Discovery of Google Chrome sandbox escape vulnerability nets researcher $250,000 reward.

A security researcher going by the handle “Micky” recently earned a record-breaking $250,000 reward from Google for discovering a critical Chrome sandbox escape vulnerability. This represents one of the highest bug bounty payouts in Google’s Chrome Vulnerability Reward Program (VRP) history, matching the program’s maximum possible award.

The Vulnerability (CVE-2025-4609)

The security flaw, tracked as CVE-2025-4609, was discovered on April 23, 2025, and resided in the ipcz library of Mojo, a Chrome component responsible for managing how the browser’s internal processes communicate with each other. The vulnerability allowed an attacker to manipulate internal Chrome processes and duplicate the browser’s own parent process to run malicious code in the duplicate.

More specifically, an IPCZ error enabled the renderer process to reuse browser process handles, allowing it to escape the sandbox and bypass multiple security boundaries designed to protect Chrome users. This type of exploit could potentially allow attackers to gain unauthorized access to a user’s system through a malicious website.

Discovery and Assessment

Initially, the researcher rated the vulnerability as medium severity, but Google’s security engineers determined it to be far more dangerous after evaluation. Google subsequently assigned it an S0/S1 severity level—the highest in their classification system—and prioritized the fix as P1.

The researcher was reportedly inspired by a previous Chrome vulnerability from March 2025, CVE-2025-2783, which was a zero-day exploit used in the wild by the TaxOff APT group in attacks targeting Russian organizations.

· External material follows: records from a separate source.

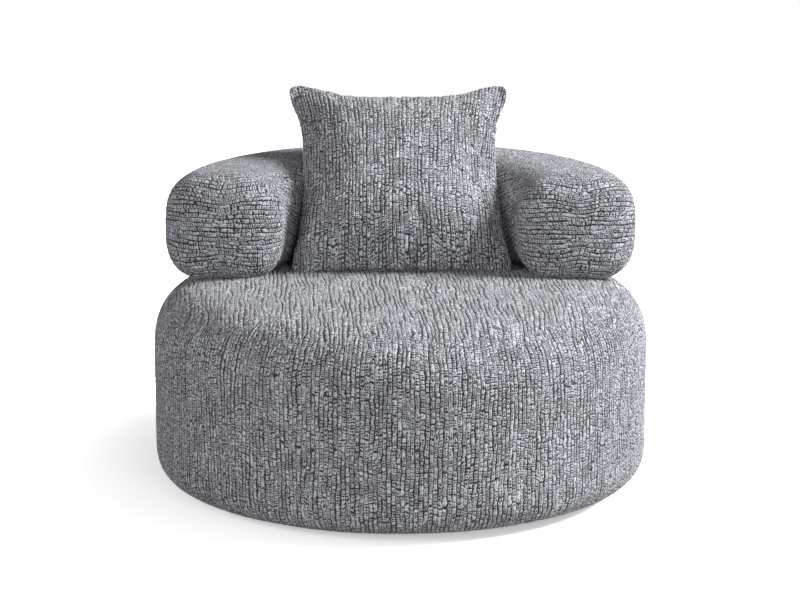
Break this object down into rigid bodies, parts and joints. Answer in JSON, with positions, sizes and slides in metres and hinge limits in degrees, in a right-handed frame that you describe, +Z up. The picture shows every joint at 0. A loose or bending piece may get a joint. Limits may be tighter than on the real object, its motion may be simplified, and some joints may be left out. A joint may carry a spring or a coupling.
{
  "type": "cuddle chair",
  "caption": "Round upholstered swivel chair: a drum seat on a ball-bearing floor board, a C-shaped bolster that is both back and arms, and a loose scatter cushion.",
  "frame": {"origin": "on the floor, on the swivel's axis under the middle of the round seat", "axes": "+Z up, the sitter faces -Y, +X is to the right of someone who looks at the front of the chair"},
  "size_m": [1.1, 1.1, 0.8506],
  "materials": {
    "chenille": "matte",
    "black_cloth": "matte",
    "foam": "matte",
    "soft_filling": "matte",
    "webbing": "matte",
    "plywood": "satin",
    "timber": "matte",
    "hardboard": "satin",
    "zinc_steel": "satin",
    "nylon": "matte"
  },
  "bodies": {
    "floor_base": {"floor_board": "plywood", "glide_1": "nylon", "glide_2": "nylon", "glide_3": "nylon", "glide_4": "nylon", "glide_5": "nylon", "glide_6": "nylon", "swivel_lower_plate": "zinc_steel", "swivel_lower_screw_1": "zinc_steel", "swivel_lower_screw_2": "zinc_steel", "swivel_lower_screw_3": "zinc_steel", "king_bolt": "zinc_steel", "king_nut": "zinc_steel"},
    "ball_race": {"swivel_ball_cage": "zinc_steel"},
    "seat_unit": {"base_board": "plywood", "swivel_upper_plate": "zinc_steel", "swivel_upper_screw_1": "zinc_steel", "swivel_upper_screw_2": "zinc_steel", "swivel_upper_screw_3": "zinc_steel", "frame_post_1": "timber", "frame_post_2": "timber", "frame_post_3": "timber", "frame_post_4": "timber", "frame_post_5": "timber", "frame_post_6": "timber", "deck_ring": "plywood", "wall_panel": "hardboard", "seat_strap_length_1": "webbing", "seat_strap_length_2": "webbing", "seat_strap_length_3": "webbing", "seat_strap_length_4": "webbing", "seat_strap_cross_1": "webbing", "seat_strap_cross_2": "webbing", "seat_strap_cross_3": "webbing", "side_foam": "foam", "seat_core_foam": "foam", "seat_top_foam": "soft_filling", "drum_cover": "chenille", "dust_cover": "black_cloth", "back_riser_1": "timber", "back_riser_2": "timber", "back_riser_3": "timber", "back_riser_4": "timber", "back_coach_screw_1": "zinc_steel", "back_coach_screw_2": "zinc_steel", "back_coach_screw_3": "zinc_steel", "back_coach_screw_4": "zinc_steel", "back_lower_rail": "plywood", "back_upper_rail": "plywood", "back_rib_1": "plywood", "back_rib_2": "plywood", "back_rib_3": "plywood", "back_rib_4": "plywood", "back_rib_5": "plywood", "back_foam": "foam", "back_cover": "chenille"},
    "scatter_cushion": {"cushion_cover": "chenille", "cushion_filling": "soft_filling", "cushion_zip_tape": "black_cloth"},
    "zip_slider": {"cushion_zip_slider": "zinc_steel"}
  },
  "joints": [
    {"name": "seat_swivel", "type": "hinge", "parent": "floor_base", "child": "seat_unit", "pos_m": [0, 0, 0.0268], "axis": [0, 0, 1], "continuous": true},
    {"name": "ball_race_roll", "type": "hinge", "parent": "floor_base", "child": "ball_race", "pos_m": [0, 0, 0.0268], "axis": [0, 0, 1], "continuous": true},
    {"name": "cushion_lift", "type": "slide", "parent": "seat_unit", "child": "scatter_cushion", "axis": [0, 0, 1], "range_m": [0, 0.4]},
    {"name": "zip_slide", "type": "slide", "parent": "scatter_cushion", "child": "zip_slider", "axis": [1, 0, 0], "range_m": [0, 0.33]}
  ],
  "couplings": [
    {"joint": "ball_race_roll", "follows": "seat_swivel", "ratio": 0.5}
  ]
}
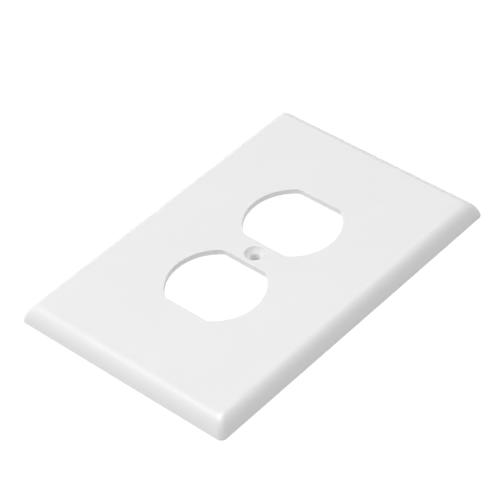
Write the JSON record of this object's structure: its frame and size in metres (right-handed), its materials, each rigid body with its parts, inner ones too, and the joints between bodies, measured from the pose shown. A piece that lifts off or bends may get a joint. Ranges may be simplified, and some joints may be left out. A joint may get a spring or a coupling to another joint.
{
  "type": "duplex wall plate",
  "caption": "Oversize white wall plate with rolled edges, two flat-sided round receptacle openings and a countersunk centre screw hole.",
  "frame": {"origin": "on the screw hole's axis, in the plane of the back rim, which meets the wall", "axes": "+Z out of the wall through the front face, +Y along the plate's length, X across its width"},
  "size_m": [0.0888, 0.1334, 0.0063],
  "materials": {
    "moulded_plastic": "smooth semi-gloss white moulding"
  },
  "bodies": {
    "root": {"wall_plate": "moulded_plastic"}
  },
  "joints": []
}
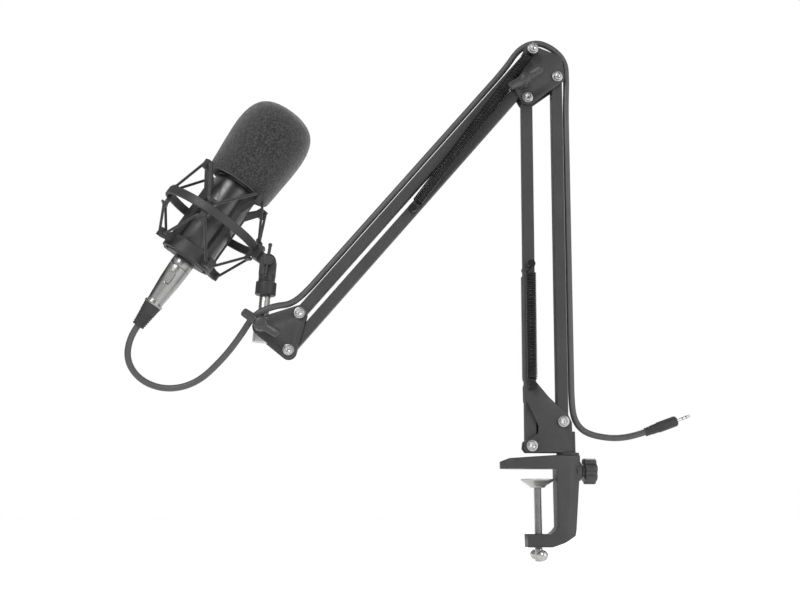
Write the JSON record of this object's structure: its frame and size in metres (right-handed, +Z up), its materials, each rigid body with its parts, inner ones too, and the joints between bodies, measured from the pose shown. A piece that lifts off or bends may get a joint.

The Record-Breaking Reward

Google awarded the maximum $250,000 payout because the vulnerability was considered “a very complex logic bug,” and the researcher provided a detailed write-up along with functional proof-of-concept (PoC) demonstrations. Under Chrome VRP guidelines, sandbox escapes and memory corruption vulnerabilities outside the sandbox can earn between $25,000 and $250,000, with the maximum typically reserved for high-quality reports that include working remote code execution proof of concepts.

This $250,000 reward represents the first time in at least a decade that Google has awarded the top bounty amount for a Chrome vulnerability. For context, this makes it one of Google’s highest bug bounty payments ever, behind only a $605,000 reward paid in 2022.